Your reply should be one number: the count of lines holding the word "import".

— start —

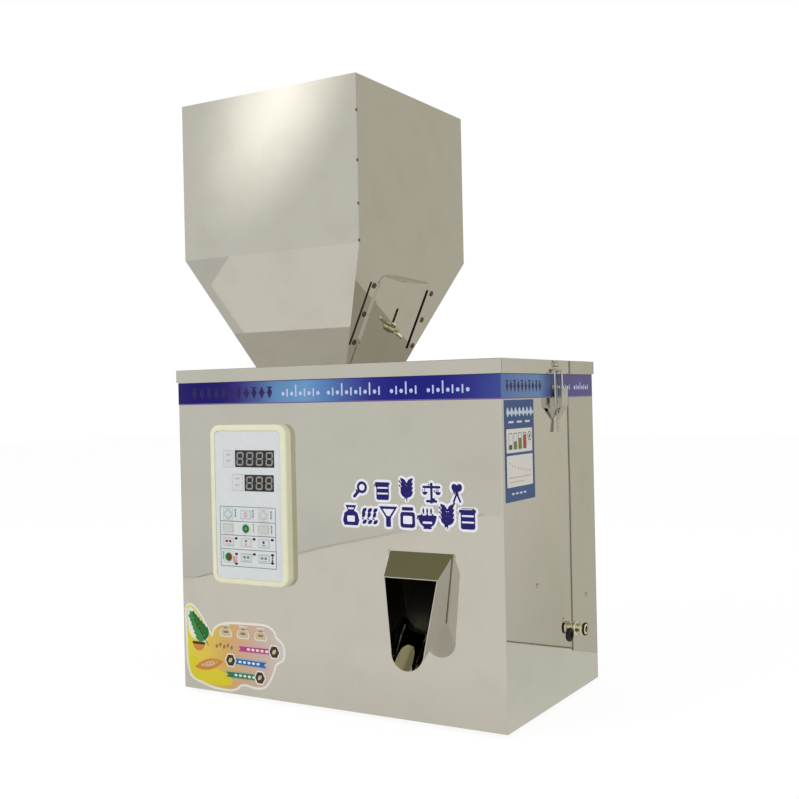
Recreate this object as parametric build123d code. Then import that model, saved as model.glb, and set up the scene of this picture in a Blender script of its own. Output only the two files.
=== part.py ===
from build123d import *
import os
from math import atan2, cos, degrees, hypot, radians, sin, tan

# Bench-top powder filling machine: a square hopper stands on a lift-off lid, a vibrating
# trough carries the powder to a weigh bucket, and a chute in the front lets it out.
# Millimetres, +Z up, the front faces -Y, origin on the floor under the middle.

# Box of folded stainless sheet
body_width = 400.0
body_depth = 240.0
body_height = 354.8
sheet = 1.2
bend_radius = 1.5
rear_flange = 14.0
top_flange = 12.0
seat_gap = 0.1
foot_height = 5.0
foot_radius = 11.0
foot_inset = 38.0
rear_reach = 4.0

# Lid with folded skirts
lid_sheet = 1.2
skirt_height = 14.0
skirt_gap = 0.3
skirt_slit = 0.6

# Hopper
hopper_side = 232.0
hopper_offset = -73.0
hopper_height = 173.0
shoulder_above_lid = 123.0
throat_side = 121.0
outlet_below_lid = 56.0
hopper_sheet = 1.2
rim_hem = 12.0
weld_flange = 14.0
hole_gap = 0.4

# Gate on the taper face: plate, rails, stud and wing nut
gate_sheet = 1.5
gate_half_width = 54.0
gate_low_half_width = 38.0
gate_top = 30.0
gate_shoulder = 137.0
gate_bottom = 163.0
gate_travel = 21.0
gate_lip = 13.0
gate_corner = 5.0
gate_gap = 0.3
window_half_width = 34.0
rail_sheet = 1.2
rail_top = 38.0
rail_bottom = 111.0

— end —

**Written solution:** 4